How are the webs connected to the chords - finger joint, metal plates?
 
The purpose of the jacking is to do repairs to supports that have been damaged. It will be 4-5 trusses I'm series. Once the damage is repaired we will release the trusses. They are attached with plates that have been compressed to install at joints.
 
I'd jack at the joints if you can and not bother with the spreader thing. The competing stiffnesses of the systems is a valid point. That said, it's probably 2x4 on the flat chords and it would take much of a spreader beam to compete with the inter panel stiffness of that. I'm just not sure what the extra effort really saves you as you should still wind up having about the same induced shear in all of the joints.
 
I'd be putting a shoring beam under the bottom chord at the first interior panel point that supports all affected trusses, and put a couple of shoring posts under that beam. In most cases, it is my experience that the web members are actually better in compression than tension due to the connections. So if you magically were inverting the load on the last diagonal temporarily, it would not be a catastrophic issue.
 
I agree that a distribution member perpendicular to the trusses may be a logical thing to do.
 
If your jacking point is centered on a panel point, I don't think you'd ever get the spreader beam to truly distribute the concentrate load from the jacking point to adjacent panel points. If you really need to split the load between multiple panel points for some reason, I'd center the jacking point between to panel points and then use your spreader bar (which would need to be much stiffer than your bottom chord) to distribute your load evenly between adjacent panel points. But with a shortened span your web loads should go down - you're probably going to turn a tension web into a compression web doing this, but for a wood joist I don't think that should matter much.
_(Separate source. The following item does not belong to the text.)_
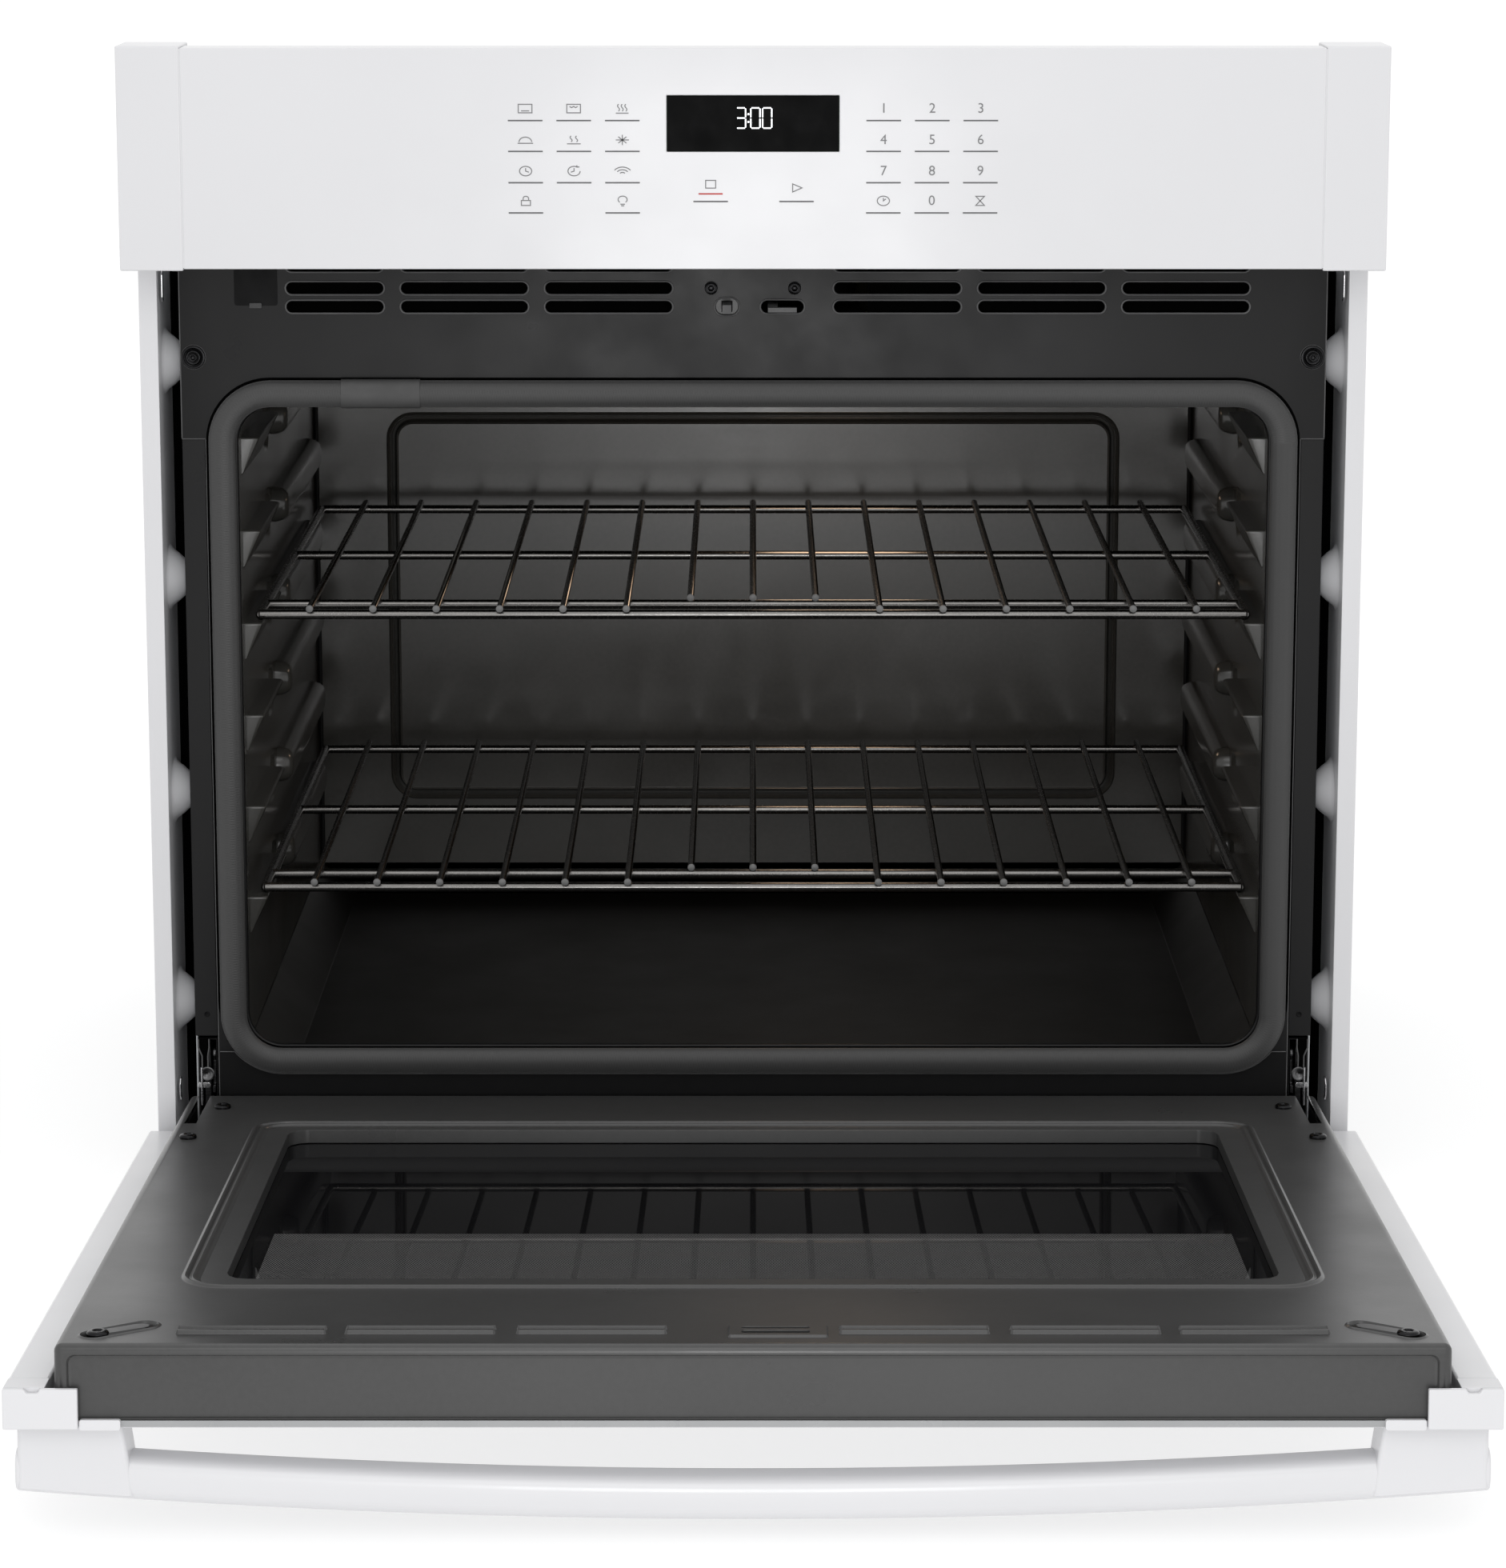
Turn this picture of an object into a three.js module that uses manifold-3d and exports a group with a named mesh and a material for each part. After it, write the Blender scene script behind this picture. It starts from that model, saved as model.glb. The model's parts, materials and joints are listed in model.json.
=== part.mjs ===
// A built-in wall oven with its door hanging open.
// Millimetres, X to the right, Y back into the cabinet, Z up. The origin is on the underside of the base,
// midway across, on the plane of the cabinet's face.
import * as THREE from "three";
import { mergeVertices } from "three/addons/utils/BufferGeometryUtils.js";
import Module from "manifold-3d";

const wasm = await Module();
wasm.setup();

// ---- Driving dimensions ----

// Body that slides into the cabinet, and the face that overlaps it.
const bodyWidth = 699;
const bodyHeight = 690;
const bodyDepth = 585;
const sheet = 1.2; // folded steel sheet
const gap = 0.3; // between pieces that touch
const faceOverhang = 28.5; // of the panel and the door beyond each side of the body

// Louvres in the back panel.
const louvreRows = 3;
const louvresPerSide = 2;
const lowestLouvre = 46; // above the cavity's ceiling
const louvreRowPitch = 18;
const louvreHeight = 6;
const louvreLength = 70;
const louvrePitch = 95;

// Front frame, set back from the cabinet's face.
const frameSetback = 6.5;
const frameFoot = 24; // height of its lower edge
const railWidth = 13.8; // side panels' front flange
const shoulderDrop = 205; // below the body's top, where the frame widens over the flanges
const waistStep = 0.7; // frame's waist inside the flanges
const pocketTop = 106.5; // top of the open hinge pockets
const baseLip = 8; // base pan in front of the cabinet's face
const sweepClearance = 3; // between the bottom trim and the turning door

// Cavity.
const jacketSpace = 33.2; // from the side of the body to the cavity's inner wall
const cavityFloorHeight = 77;
const machinerySpace = 168; // from the cavity's ceiling to the top of the body
const rearSpace = 92; // from the cavity's back wall to the back of the body
const mouthRadius = 22;
const mouthSill = 23.5; // mouth's lower edge above the cavity's floor
const mouthHeader = 16.8; // mouth's upper edge below the ceiling
const floorRampWidth = 26;
const floorRampRise = 24;

// Rack guides pressed in the side walls.
const guideLevels = 6;
const lowestGuide = 113; // above the cavity's floor
const guideHeadroom = 40; // highest guide below the ceiling
const guideReach = 11; // how far a guide stands in from its wall
const guideHeight = 24;
const frontGuideLength = 118;
const guideFrontInset = 25;
const rearGuideGap = 44;
const rearGuideInset = 53;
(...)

I'd run a single jacking beam under the panel point to span your 4-5 joist and use (2) jacks per jacking beam. If needed, you could add blocking in between the top and bottom chords at your jacking points.
 
Thanks for all your input. I think loading it at the panel points and having some jacks with a perpendicular member is the best option. I looked at the site and there are 3 elevated levels that need to be done so I'm going to have to figure out how to stack these. Panel points loaded from the bottom don't line up with the ones above likely. Sigh this is turning into a cluster extremely quickly. All because the original contractor did not provide flashing at the deck and the wall and header are rotted now down the building.
 
I think you'd be pleasantly surprised at how closely the panel points line up provided loading and spans are typical floor to floor. Make sure you solid block the floor cavity if you're providing shoring posts on each floor level (which to me would be recommended to avoid having the lower level need to bring 100% of the wall load over to a single shoring beam.
 
Whenever jacking or temporarily shoring OWSJ or parallel chord wood trusses I always locate the support at a diagonal intersecting the top chord and put in vertical supports from the bottom chord to the top chord. That essentially ensures that all you are doing is shortening the span on the original design.
 
Beware when stacking your shoring that you could overload your webs from the new point loads. You should specify the joists be blocked at the bearing points.

Or better yet, run your jacking beam perpendicular to the joists, and offset the jacking posts from the joists...line up the jacking posts from floor to floor and you have direct bearing through the sheathing.